▸ The exercise: Quote the material below exactly as written, from the first line to the line that holds "const FLAT_GAP = 0.8;", endpoints included.

▸ Information provided:

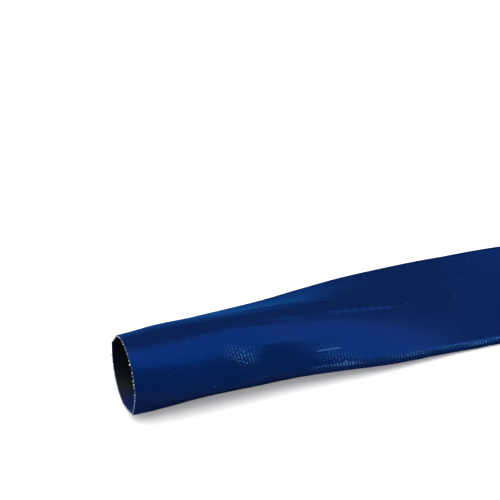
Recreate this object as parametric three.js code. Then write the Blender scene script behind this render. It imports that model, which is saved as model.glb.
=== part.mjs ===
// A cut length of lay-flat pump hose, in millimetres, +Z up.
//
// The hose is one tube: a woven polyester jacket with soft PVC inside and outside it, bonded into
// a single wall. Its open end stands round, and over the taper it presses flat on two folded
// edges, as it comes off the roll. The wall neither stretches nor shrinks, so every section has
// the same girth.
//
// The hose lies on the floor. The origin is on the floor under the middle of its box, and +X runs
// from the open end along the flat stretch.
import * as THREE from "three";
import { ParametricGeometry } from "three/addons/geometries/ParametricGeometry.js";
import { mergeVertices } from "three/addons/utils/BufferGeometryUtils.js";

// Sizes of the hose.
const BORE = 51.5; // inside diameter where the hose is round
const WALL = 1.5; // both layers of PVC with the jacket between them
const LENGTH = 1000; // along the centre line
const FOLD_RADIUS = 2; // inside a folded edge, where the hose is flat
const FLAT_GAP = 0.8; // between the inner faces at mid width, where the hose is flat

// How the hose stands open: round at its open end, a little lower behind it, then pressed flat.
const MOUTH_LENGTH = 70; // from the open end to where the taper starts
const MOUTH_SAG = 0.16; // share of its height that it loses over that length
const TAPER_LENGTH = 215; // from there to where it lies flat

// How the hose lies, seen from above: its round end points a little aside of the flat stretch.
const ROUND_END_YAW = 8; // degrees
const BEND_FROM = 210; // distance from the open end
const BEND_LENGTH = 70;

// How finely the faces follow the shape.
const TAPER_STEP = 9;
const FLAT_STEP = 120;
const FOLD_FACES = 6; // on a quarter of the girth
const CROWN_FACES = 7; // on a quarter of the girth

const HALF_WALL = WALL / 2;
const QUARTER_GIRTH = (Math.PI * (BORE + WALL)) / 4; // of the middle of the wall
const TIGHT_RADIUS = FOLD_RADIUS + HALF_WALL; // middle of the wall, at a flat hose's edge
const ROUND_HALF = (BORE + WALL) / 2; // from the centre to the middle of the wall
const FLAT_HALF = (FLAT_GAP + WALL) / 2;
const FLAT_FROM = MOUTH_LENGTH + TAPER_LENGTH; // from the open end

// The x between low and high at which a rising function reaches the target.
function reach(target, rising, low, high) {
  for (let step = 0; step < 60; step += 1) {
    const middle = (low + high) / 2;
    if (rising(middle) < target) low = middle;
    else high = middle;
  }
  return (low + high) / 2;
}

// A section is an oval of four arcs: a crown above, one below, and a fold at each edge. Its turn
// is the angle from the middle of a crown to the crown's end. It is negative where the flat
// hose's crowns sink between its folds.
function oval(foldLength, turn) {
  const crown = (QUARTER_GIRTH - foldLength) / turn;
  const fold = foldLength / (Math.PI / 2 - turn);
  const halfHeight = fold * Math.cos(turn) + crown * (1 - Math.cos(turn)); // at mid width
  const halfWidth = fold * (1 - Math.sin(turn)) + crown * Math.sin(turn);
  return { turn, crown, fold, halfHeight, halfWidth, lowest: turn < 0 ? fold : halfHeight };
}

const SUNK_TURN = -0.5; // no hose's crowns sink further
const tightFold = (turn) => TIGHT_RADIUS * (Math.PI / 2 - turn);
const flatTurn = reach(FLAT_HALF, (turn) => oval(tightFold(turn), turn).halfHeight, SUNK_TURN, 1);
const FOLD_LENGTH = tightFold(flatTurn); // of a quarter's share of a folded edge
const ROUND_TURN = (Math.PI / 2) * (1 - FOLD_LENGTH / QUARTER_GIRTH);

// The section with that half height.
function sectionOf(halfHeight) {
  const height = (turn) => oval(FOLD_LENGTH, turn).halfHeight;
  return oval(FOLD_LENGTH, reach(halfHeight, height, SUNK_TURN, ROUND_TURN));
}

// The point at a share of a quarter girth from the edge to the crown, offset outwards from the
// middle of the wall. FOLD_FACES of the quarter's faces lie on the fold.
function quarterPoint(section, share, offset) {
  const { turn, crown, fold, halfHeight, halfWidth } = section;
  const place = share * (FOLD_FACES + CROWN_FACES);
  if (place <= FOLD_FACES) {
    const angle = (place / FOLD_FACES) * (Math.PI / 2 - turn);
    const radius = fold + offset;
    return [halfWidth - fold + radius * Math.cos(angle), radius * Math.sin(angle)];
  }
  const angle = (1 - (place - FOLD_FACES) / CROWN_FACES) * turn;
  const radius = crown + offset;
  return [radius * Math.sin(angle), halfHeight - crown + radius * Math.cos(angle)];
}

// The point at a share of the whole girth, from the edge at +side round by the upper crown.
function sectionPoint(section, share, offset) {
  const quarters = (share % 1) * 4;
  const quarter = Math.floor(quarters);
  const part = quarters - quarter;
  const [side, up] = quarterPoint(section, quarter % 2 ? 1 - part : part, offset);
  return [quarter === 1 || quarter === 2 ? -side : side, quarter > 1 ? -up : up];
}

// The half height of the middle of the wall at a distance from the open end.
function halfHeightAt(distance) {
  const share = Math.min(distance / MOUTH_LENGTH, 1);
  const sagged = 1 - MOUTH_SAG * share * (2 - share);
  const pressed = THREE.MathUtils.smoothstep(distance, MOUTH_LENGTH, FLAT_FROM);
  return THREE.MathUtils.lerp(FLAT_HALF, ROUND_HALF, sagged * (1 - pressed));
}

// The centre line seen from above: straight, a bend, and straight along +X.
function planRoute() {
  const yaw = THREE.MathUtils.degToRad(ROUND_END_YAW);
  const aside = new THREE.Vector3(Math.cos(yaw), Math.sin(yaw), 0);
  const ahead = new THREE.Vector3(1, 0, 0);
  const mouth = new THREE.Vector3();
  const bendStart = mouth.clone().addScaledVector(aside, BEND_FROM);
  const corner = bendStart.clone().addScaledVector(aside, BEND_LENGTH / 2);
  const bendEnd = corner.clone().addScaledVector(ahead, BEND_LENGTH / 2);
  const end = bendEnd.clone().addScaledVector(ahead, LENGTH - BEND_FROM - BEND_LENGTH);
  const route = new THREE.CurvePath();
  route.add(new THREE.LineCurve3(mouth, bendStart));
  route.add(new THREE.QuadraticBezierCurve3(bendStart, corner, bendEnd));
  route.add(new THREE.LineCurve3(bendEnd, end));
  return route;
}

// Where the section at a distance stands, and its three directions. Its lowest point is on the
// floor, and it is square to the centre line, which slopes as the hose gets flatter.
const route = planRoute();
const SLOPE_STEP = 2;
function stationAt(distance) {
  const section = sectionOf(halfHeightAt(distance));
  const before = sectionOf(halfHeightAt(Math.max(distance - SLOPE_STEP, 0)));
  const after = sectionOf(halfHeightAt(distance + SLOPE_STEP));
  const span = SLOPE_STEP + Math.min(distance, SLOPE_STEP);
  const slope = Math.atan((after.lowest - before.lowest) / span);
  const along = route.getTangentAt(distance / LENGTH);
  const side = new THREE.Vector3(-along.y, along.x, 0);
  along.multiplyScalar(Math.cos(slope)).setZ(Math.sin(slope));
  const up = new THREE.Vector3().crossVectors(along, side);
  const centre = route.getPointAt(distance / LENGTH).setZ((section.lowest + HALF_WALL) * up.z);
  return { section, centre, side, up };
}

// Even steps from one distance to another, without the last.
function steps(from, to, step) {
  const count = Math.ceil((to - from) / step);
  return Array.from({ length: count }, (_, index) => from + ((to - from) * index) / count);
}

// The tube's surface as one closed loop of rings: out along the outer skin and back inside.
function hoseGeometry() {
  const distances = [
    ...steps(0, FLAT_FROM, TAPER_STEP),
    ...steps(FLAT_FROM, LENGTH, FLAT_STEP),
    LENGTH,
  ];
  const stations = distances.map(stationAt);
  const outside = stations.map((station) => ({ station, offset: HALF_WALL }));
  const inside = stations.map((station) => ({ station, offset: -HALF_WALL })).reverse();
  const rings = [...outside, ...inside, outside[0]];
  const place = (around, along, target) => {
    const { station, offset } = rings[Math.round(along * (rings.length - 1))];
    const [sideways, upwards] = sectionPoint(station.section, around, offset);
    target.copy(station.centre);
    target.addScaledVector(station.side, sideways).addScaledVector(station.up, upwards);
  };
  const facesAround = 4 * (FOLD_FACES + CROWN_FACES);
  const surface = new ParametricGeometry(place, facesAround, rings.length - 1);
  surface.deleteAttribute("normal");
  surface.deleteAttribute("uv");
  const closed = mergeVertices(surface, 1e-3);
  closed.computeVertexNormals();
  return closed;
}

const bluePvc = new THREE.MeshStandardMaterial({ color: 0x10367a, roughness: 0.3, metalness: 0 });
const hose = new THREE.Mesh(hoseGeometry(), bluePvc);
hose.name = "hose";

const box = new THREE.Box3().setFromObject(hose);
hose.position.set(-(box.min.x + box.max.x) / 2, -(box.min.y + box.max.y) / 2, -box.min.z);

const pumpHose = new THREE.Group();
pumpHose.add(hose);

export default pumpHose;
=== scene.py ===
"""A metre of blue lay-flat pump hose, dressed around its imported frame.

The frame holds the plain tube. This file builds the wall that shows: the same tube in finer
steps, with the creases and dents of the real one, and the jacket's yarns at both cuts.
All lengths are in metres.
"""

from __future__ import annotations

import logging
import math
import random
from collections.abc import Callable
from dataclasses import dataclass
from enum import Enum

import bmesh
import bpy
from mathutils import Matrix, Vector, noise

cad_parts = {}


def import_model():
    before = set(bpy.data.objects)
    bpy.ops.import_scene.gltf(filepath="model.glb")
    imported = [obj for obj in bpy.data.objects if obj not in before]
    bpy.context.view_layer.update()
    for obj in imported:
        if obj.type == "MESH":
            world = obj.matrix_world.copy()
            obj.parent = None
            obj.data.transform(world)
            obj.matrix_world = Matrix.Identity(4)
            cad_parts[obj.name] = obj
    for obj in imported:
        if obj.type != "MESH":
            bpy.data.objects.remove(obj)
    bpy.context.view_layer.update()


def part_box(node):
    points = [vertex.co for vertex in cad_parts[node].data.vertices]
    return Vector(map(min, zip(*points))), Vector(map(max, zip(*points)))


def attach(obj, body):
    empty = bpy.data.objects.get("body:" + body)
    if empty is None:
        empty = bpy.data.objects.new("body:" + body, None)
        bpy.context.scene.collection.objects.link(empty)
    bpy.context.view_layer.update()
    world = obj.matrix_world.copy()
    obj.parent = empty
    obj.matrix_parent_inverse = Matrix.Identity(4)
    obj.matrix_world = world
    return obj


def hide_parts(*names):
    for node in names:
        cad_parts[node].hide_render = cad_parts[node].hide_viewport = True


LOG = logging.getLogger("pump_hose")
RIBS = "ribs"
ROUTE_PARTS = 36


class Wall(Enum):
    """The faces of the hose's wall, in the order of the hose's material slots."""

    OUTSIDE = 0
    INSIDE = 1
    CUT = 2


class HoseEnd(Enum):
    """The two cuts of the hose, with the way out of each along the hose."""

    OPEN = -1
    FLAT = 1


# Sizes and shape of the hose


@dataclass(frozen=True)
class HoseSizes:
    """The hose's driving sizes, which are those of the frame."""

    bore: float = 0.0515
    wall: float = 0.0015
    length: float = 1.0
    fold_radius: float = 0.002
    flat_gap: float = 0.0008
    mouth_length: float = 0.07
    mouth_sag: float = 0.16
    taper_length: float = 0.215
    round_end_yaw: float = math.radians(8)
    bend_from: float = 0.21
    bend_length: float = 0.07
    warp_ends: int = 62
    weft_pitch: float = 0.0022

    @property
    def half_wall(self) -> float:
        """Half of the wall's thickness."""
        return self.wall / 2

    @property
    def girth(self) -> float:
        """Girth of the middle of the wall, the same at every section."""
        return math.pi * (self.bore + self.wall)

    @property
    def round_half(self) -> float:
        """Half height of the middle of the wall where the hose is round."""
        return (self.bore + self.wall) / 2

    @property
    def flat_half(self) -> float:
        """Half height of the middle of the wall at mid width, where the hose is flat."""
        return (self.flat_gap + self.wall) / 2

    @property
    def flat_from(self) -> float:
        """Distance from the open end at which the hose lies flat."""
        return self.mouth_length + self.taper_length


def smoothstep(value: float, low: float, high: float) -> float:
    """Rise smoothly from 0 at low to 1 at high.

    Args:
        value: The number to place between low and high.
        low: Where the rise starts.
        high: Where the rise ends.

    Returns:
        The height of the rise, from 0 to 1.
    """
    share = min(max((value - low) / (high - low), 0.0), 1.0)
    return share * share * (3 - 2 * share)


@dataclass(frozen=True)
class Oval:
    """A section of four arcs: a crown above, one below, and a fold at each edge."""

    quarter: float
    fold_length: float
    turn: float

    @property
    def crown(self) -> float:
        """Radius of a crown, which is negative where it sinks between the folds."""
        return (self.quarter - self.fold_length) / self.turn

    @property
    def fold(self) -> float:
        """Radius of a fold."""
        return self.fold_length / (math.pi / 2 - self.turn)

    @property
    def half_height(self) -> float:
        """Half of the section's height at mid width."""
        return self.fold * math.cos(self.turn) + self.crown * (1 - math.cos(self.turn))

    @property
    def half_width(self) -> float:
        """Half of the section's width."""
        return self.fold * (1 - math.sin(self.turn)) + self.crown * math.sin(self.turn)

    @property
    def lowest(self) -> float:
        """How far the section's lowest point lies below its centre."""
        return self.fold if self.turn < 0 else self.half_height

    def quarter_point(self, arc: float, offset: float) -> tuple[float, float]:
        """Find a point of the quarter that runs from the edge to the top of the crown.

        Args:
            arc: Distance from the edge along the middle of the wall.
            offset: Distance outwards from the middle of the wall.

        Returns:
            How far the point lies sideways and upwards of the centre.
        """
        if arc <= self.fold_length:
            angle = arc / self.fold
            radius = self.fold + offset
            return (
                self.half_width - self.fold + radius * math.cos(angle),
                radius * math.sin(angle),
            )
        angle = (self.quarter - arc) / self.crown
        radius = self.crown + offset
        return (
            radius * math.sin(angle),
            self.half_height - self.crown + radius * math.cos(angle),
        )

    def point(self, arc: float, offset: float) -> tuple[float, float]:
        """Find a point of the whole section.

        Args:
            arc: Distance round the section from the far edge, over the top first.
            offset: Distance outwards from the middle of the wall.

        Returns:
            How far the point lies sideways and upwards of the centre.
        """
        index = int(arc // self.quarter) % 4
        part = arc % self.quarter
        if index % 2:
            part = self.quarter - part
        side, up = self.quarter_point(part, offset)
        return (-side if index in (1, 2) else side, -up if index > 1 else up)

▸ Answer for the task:
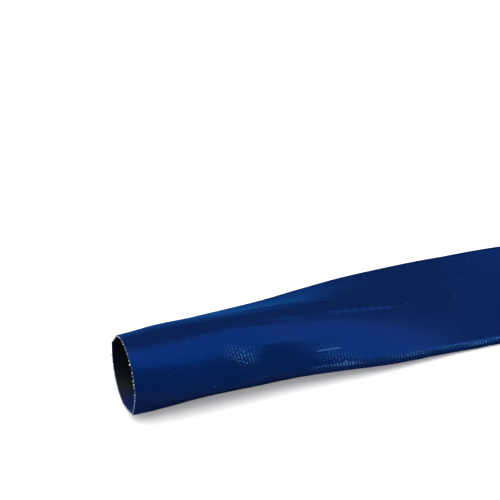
Recreate this object as parametric three.js code. Then write the Blender scene script behind this render. It imports that model, which is saved as model.glb.
=== part.mjs ===
// A cut length of lay-flat pump hose, in millimetres, +Z up.
//
// The hose is one tube: a woven polyester jacket with soft PVC inside and outside it, bonded into
// a single wall. Its open end stands round, and over the taper it presses flat on two folded
// edges, as it comes off the roll. The wall neither stretches nor shrinks, so every section has
// the same girth.
//
// The hose lies on the floor. The origin is on the floor under the middle of its box, and +X runs
// from the open end along the flat stretch.
import * as THREE from "three";
import { ParametricGeometry } from "three/addons/geometries/ParametricGeometry.js";
import { mergeVertices } from "three/addons/utils/BufferGeometryUtils.js";

// Sizes of the hose.
const BORE = 51.5; // inside diameter where the hose is round
const WALL = 1.5; // both layers of PVC with the jacket between them
const LENGTH = 1000; // along the centre line
const FOLD_RADIUS = 2; // inside a folded edge, where the hose is flat
const FLAT_GAP = 0.8; // between the inner faces at mid width, where the hose is flat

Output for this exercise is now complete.